An Emotion in B2B Marketing Case Study
In August 2019 the FT summed up its analysis of integrated container logistics company Maersk’s latest TV ad with the line:
“we are not enlightened enough to understand what this all has to do with global logistics”,
Financial Times, 2009
thereby revealing its wholesale missing of the point.
Also in 2019, Binet and Field replicated for B2B their respected B2C research The Long and the Short of It looking at how to balance short term activation with long term brand building in order to drive marketing growth. They found that the balance between brand and activation in B2B should be a 50:50 split (it’s 60:40 respectively for B2C). As such, B2B brands are significantly under-investing in emotional brand building. And yet, being a well-known, top-of-mind brand drives sustainable growth in B2B. What an opportunity!
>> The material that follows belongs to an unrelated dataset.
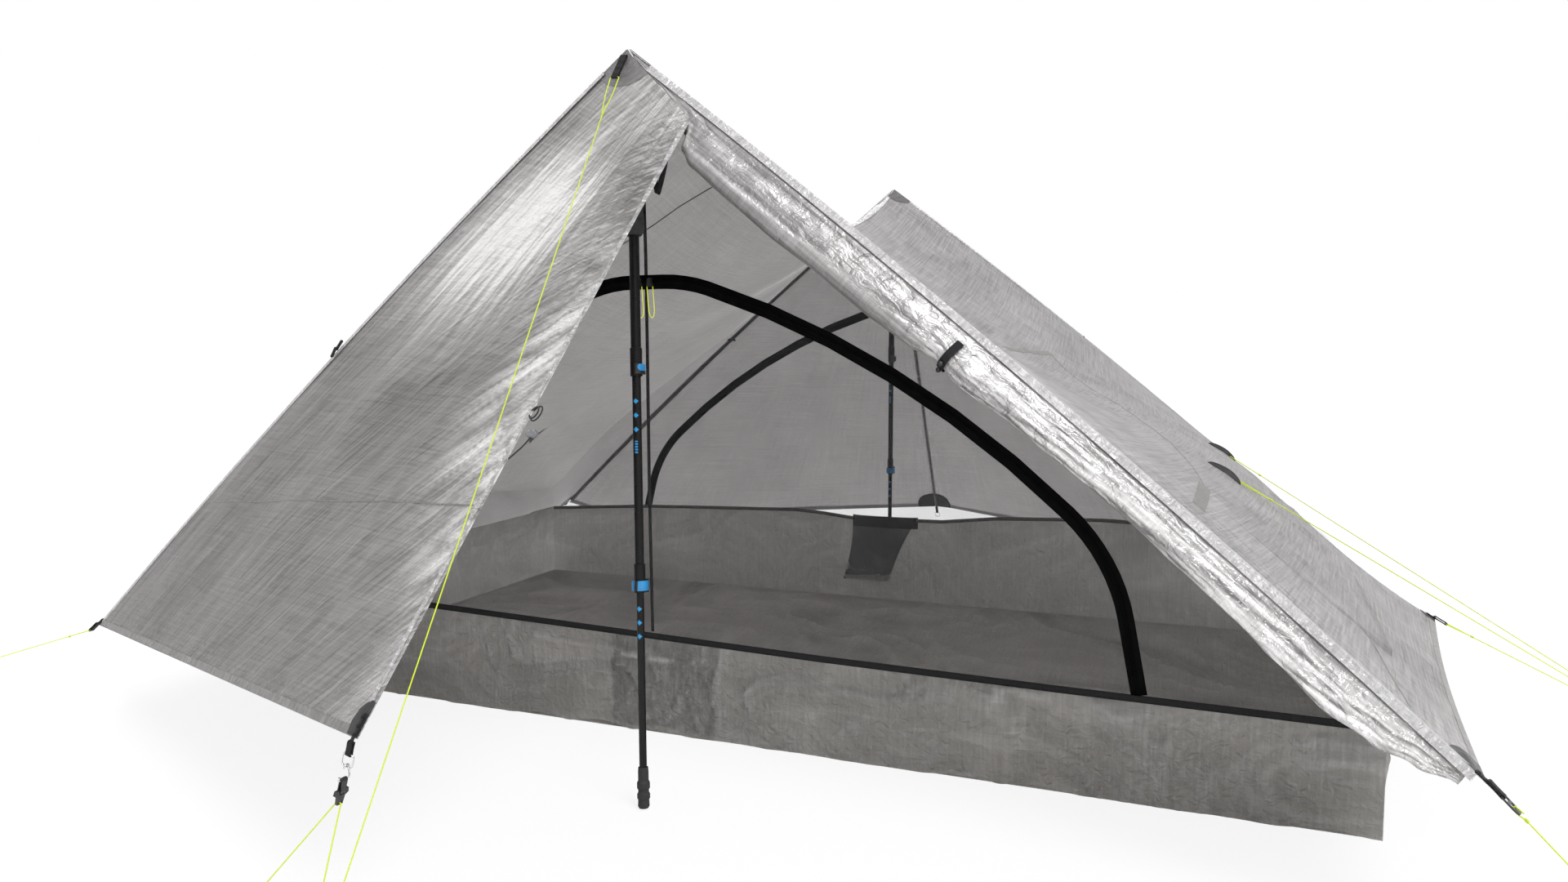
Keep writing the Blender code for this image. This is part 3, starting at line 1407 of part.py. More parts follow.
def build_lever(name, place, bottom, collar, start, turn):
    """A cam lever wrapped around a collar; its pin's hole is at the start angle."""
    radius = lever_ring(collar)
    half = LEVER_WALL / 2
    steps = 10
    outer = []
    for i in range(steps + 1):
        outer.append(polar(radius + half, start + turn * LEVER_WRAP * i / steps))
    stop = start + turn * LEVER_WRAP
    for i in range(1, 4):
        outer.append(polar(radius, stop) + polar(half, stop + turn * math.pi * i / 4))
    for i in range(steps + 1):
        outer.append(polar(radius - half, stop - turn * LEVER_WRAP * i / steps))
    for i in range(1, 4):
        outer.append(polar(radius, start) + polar(half, start + math.pi + turn * math.pi * i / 4))
    pin = polar(radius, start)
    hole = [pin + polar(PIN_RADIUS + GAP, 2 * math.pi * i / 12) for i in range(12)]
    middle = place @ Matrix.Translation(UP * (bottom + LEVER_RISE + LEVER_LENGTH / 2))
    plate(name, [outer, hole], LEVER_LENGTH, middle, "blue_lever")


def polar(radius, angle):
    """A point of a circle."""
    return Vector((radius * math.cos(angle), radius * math.sin(angle)))


def collared_tube(name, place, sizes, bottom, top, start):
    """A shaft section whose collar carries the ears and pin of its lever."""
    outer, bore, collar = sizes
    shaft = revolve(name, tube_profile(outer, bore, bottom, top, collar), place, "carbon")
    radius = lever_ring(collar)
    low = bottom + LEVER_RISE - GAP - EAR / 2
    high = bottom + LEVER_RISE + LEVER_LENGTH + GAP + EAR / 2
    inner = (collar + bore) / 2
    reach = radius + LEVER_WALL / 2 - inner
    turned = place @ Matrix.Rotation(start, 4, "Z")
    for i, height in enumerate((low, high)):
        centre = Vector((inner + reach / 2, 0.0, height))
        ear = block(name + " ear", (reach, LEVER_WALL, EAR), turned @ Matrix.Translation(centre), "carbon")
        cut(shaft, ear, "UNION")
    foot = turned @ Matrix.Translation(Vector((radius, 0.0, low)))
    rod = revolve(name + " pin", ((0.0, high - low), (PIN_RADIUS, high - low), (PIN_RADIUS, 0.0),
                                  (0.0, 0.0)), foot, "carbon", SMALL_ROUND)
    cut(shaft, rod, "UNION")


def build_pole(end, tip):
    """One trekking pole standing under a peak: grip, three sections, levers and rubber tip."""
    names = ["canopy_right_panel", "canopy_left_panel"]
    names += [end + "_left_storm_door", end + "_right_storm_door"]
    seat = clear_below(end, trees_of(names))
    length = (seat - tip).length
    place = frame(tip, seat - tip, ALONG)
    grip = [(0.0, length + POMMEL_RADIUS)]
    for i in range(1, 7):
        angle = math.radians(90 - 22 * i)
        grip.append((POMMEL_RADIUS * math.cos(angle), length + POMMEL_RADIUS * math.sin(angle)))
    grip += [(r, length - down) for r, down in GRIP_NECK] + list(GRIP_BODY)
    socket = UPPER_RADIUS + GRIP_CLEARANCE
    top = length - GRIP_SOCKET
    grip += [(socket, GRIP_BODY[-1][1]), (socket, top), (0.0, top)]
    revolve(end + "_pole_grip", grip, place, "grip_foam")
    levers = UPPER_LEVER_START, LOWER_LEVER_START
    collared_tube(end + "_pole_upper_shaft", place,
                  (UPPER_RADIUS, UPPER_RADIUS - TUBE_WALL, UPPER_COLLAR), UPPER_END,
                  top - GAP, levers[0])
    build_lever(end + "_pole_upper_lever", place, UPPER_END, UPPER_COLLAR, levers[0], 1)
    collared_tube(end + "_pole_middle_shaft", place,
                  (MIDDLE_RADIUS, MIDDLE_RADIUS - TUBE_WALL, LOWER_COLLAR), LOWER_END,
                  UPPER_END + OVERLAP, levers[1])
    build_lever(end + "_pole_lower_lever", place, LOWER_END, LOWER_COLLAR, levers[1], -1)
    top = LOWER_END + OVERLAP
    rod = ((0.0, top), (LOWER_RADIUS, top), (LOWER_RADIUS, BOOT_SOCKET + GAP), (0.0, BOOT_SOCKET + GAP))
    revolve(end + "_pole_lower_shaft", rod, place, "carbon")
    socket = LOWER_RADIUS + GAP
    boot = [(0.0, BOOT_SOCKET), (socket, BOOT_SOCKET), (socket, BOOT[0][1])] + list(BOOT)
    revolve(end + "_pole_tip", boot, place, "rubber")


# Guylines

def guyline(name, anchor, across, knot_distance, stop, loop=TAB_SLIT):
    """A taut cord: doubled through a tab's slot back to its knot, then straight to its end loop."""
    pull = (stop - anchor).normalized()
    cross = across.normalized()
    side = (cross - pull * cross.dot(pull)).normalized()
    half = WEBBING_WIDTH / 2 + CORD_RADIUS * 2.2
    knot = anchor + pull * knot_distance
    above = knot - pull * (CORD_RADIUS * 6)
    points = [(above + side * CORD_RADIUS * 3.2, 1.0), (anchor.lerp(above, 0.5) + side * half * 0.85, 1.0),
              (anchor + side * half + pull * CORD_RADIUS * 2, 1.0), (anchor + cross * half * 0.8, 1.0),
              (anchor - cross * half * 0.8, 1.0), (anchor - side * half + pull * CORD_RADIUS * 2, 1.0),
              (anchor.lerp(above, 0.5) - side * half * 0.85, 1.0), (above - side * CORD_RADIUS * 1.2, 1.0),
              (knot - pull * CORD_RADIUS * 2, KNOT_SHARE), (knot + pull * CORD_RADIUS * 2, KNOT_SHARE),
              (knot + pull * CORD_RADIUS * 5, 1.0)]
    end = end_points(stop, pull, side)
    for i in range(1, 4):
        points.append((points[10][0].lerp(end[0][0], i / 4), 1.0))
    return corded(name, points + end)


def end_points(stop, pull, side):
    """The last stretch of a cord: a knot and the open loop after it."""
    points = [(stop - pull * CORD_RADIUS * 7, 1.0), (stop - pull * CORD_RADIUS * 4, KNOT_SHARE),
              (stop, KNOT_SHARE)]
    centre = stop + pull * (END_LOOP + CORD_RADIUS * 4)
    for i in range(8):
        angle = math.radians(200 + 305 * i / 7)
        points.append((centre + pull * END_LOOP * math.cos(angle) + side * END_LOOP * math.sin(angle), 1.0))
    return points


def corded(name, points):
    """A cord of varying thickness through (point, share of its radius) pairs."""
    made = tube(name, [point for point, _ in points], CORD_RADIUS, "cord", sides=1)
    for spot, (_, share) in zip(made.data.splines[0].points, points):
        spot.radius = share
    return made


def slot_point(origin, along, length):
    """Where a cord crosses a webbing loop's slot, near its far end."""
    return origin + along.normalized() * (length - WEBBING - CORD_RADIUS - GAP)


def build_guylines():
    """The cords that the picture shows, each from its tab to a loop."""
    origin, aim = peak_loop_origin()
    across = aim.cross(aim.cross(ALONG))
    anchor = slot_point(origin, aim, PEAK_LOOP_LENGTH)
    guyline("front_peak_guyline", anchor, across, PEAK_KNOT, PEAK_END)
    anchor, across = loop_anchor(*corner_seat(-1, "front"), TAB_LENGTH)
    guyline("front_left_guyline", anchor, across, SIDE_KNOT, FRONT_LEFT_END)
    start, along, normal = buckle_place()
    through = start + along * (BUCKLE_BAR * 5.6 - CORD_RADIUS - GAP)
    buckle_cord("front_right_guyline", through, along, along.cross(normal), FRONT_RIGHT_END)
    anchor, across = loop_anchor(*hem_seat(1), TAB_LENGTH)
    guyline("right_hem_guyline", anchor, across, SIDE_KNOT, HEM_END)
    for word, sign, stop in (("front", -1, FRONT_TIEOUT_END), ("back", 1, BACK_TIEOUT_END)):
        anchor, across = loop_anchor(*tieout_seat(1, sign), TAB_LENGTH)
        guyline("right_" + word + "_tieout_guyline", anchor, across, SIDE_KNOT * 1.5, stop)
    toe_cord()


def buckle_cord(name, through, along, across, stop):
    """The corner's cord: one turn around the buckle's last bar, a knot, then out to its loop."""
    pull = (stop - through).normalized()
    side = across.normalized()
    normal = side.cross(along).normalized()
    rise = BUCKLE_THICKNESS / 2 + CORD_RADIUS + GAP
    shares = ((1.7, 12.0), (1.15, 3.0), (1.05, 0.0), (0.55, -0.4), (-0.55, -0.4), (-1.05, 0.0),
              (-1.15, 3.0), (-1.05, 11.0))
    points = [(through + normal * rise * a + along * CORD_RADIUS * b, 1.0) for a, b in shares]
    knot = through + along * CORD_RADIUS * 18
    pull = (stop - knot).normalized()
    points += [(knot, KNOT_SHARE), (knot + pull * CORD_RADIUS * 4, KNOT_SHARE)]
    points.append((knot + pull * CORD_RADIUS * 7, 1.0))
    end = end_points(stop, pull, side)
    for i in range(1, 3):
        points.append((points[10][0].lerp(end[0][0], i / 3), 1.0))
    corded(name, points + end)


def toe_cord():
    """The front toe's cord: from one loop up through the line lock and down to the other."""
    place = toe_place()
    hole = place @ (UP * toe_lock_hole())
    halves = []
    for stop, sign in zip(TOE_ENDS, (-1, 1)):
        near = place @ Vector((sign * CORD_RADIUS * 3.5, 0.0, toe_lock_hole() + CORD_RADIUS * 0.6))
        pull = (stop - near).normalized()
        side = pull.cross(BACKWARD).normalized()
        line = [(hole.lerp(near, 0.5), 1.0), (near, 1.0), (near + pull * CORD_RADIUS * 5, 1.0)]
        end = end_points(stop, pull, side)
        for i in range(1, 4):
            line.append((line[2][0].lerp(end[0][0], i / 4), 1.0))
        halves.append(line + end)
    corded("toe_guyline", halves[0][::-1] + halves[1])


def main():
    """Builds the tent."""
    build_fly()
    build_tub()
    build_mesh()
    build_pockets()
    build_corners()
    build_peaks()
    build_toe()
    build_strap()
    build_door_ties()
    build_sliders()
    build_pole("front", FRONT_TIP)
    build_pole("back", BACK_TIP)
    build_guylines()


clear_scene()
TENT = bpy.data.collections.new("trekking_pole_tent")
CUTTERS = bpy.data.collections.new("cutters")
bpy.context.scene.collection.children.link(TENT)
bpy.context.scene.collection.children.link(CUTTERS)
main()
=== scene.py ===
import math
import bmesh
import bpy
import numpy as np
from mathutils import Matrix, Vector, noise
from mathutils.bvhtree import BVHTree


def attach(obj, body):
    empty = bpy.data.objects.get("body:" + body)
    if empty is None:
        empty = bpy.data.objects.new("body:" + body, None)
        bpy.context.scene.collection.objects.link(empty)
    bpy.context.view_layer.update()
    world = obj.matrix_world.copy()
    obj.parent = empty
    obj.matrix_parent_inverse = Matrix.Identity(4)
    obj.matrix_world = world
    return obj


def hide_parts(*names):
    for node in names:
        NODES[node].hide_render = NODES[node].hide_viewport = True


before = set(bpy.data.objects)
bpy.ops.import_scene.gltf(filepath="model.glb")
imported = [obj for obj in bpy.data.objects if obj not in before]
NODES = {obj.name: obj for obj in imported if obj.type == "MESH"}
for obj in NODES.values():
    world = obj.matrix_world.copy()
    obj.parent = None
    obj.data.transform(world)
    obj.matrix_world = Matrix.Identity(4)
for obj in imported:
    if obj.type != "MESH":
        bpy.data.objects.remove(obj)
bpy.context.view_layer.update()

# Measurements in metres: X right, Y back, Z up from the ground under the tent's middle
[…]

Maersk is an innovative B2B marketer. It understands the long game and the impact of emotion in brand marketing. It’s been investing in sharing beautiful relatable human stories in video, in social media for ten years. Certainly a decade ago this must have seemed counterintuitive for what you might be forgiven for thinking is a ‘grey faceless supply chain business’. Do they do multi-million Euro deals on Facebook? No. Have they been influencing and building their brand on Facebook for years with the execs that cut those deals? Very much yes.
From the outside we can take the liberty of reverse-engineering Maersk’s brand marketing: so let’s get back to the This Is Your Brain ad where Change challenges the Reptilian Brain.
I’m going to take a punt on a key buyer persona for Maersk being an older man. Let’s call him Eric. He’s the Global Supply Chain Director for an international consumer goods organisation. He’s been in the business for 20 years and is in his late 50s. One of Eric’s key challenges is staying ahead of new tech and trends as they arise so that his multi-million dollar operation stays profitable and efficient. He’s done it well for years but change isn’t slowing down and his company is ruthless in its retrenchment efforts. Can he keep delivering long enough to retire on his terms? Fear of change is a big emotional driver for him.
Meanwhile, Maersk itself is going through a period of transformation. Having had some troubling times in recent years, it is reorganising for growth. Its ‘All The Way’ campaign is about communicating both how it is changing to continue to meet the needs of modern business and also how it delivers a seamless logistics service to its customers.
In this context, love it or hate it, the controversial ad is effective on many levels. It taps into a core buyer persona’s emotional motivation (I think Eric could well even look a bit like Reptilian Brain man), communicates core corporate and customer messages and the creative is brave and memorable.
What’s this got to do with logistics? Are you kidding me? This is class-a top-of-the-funnel, emotional brand storytelling! Watch and learn!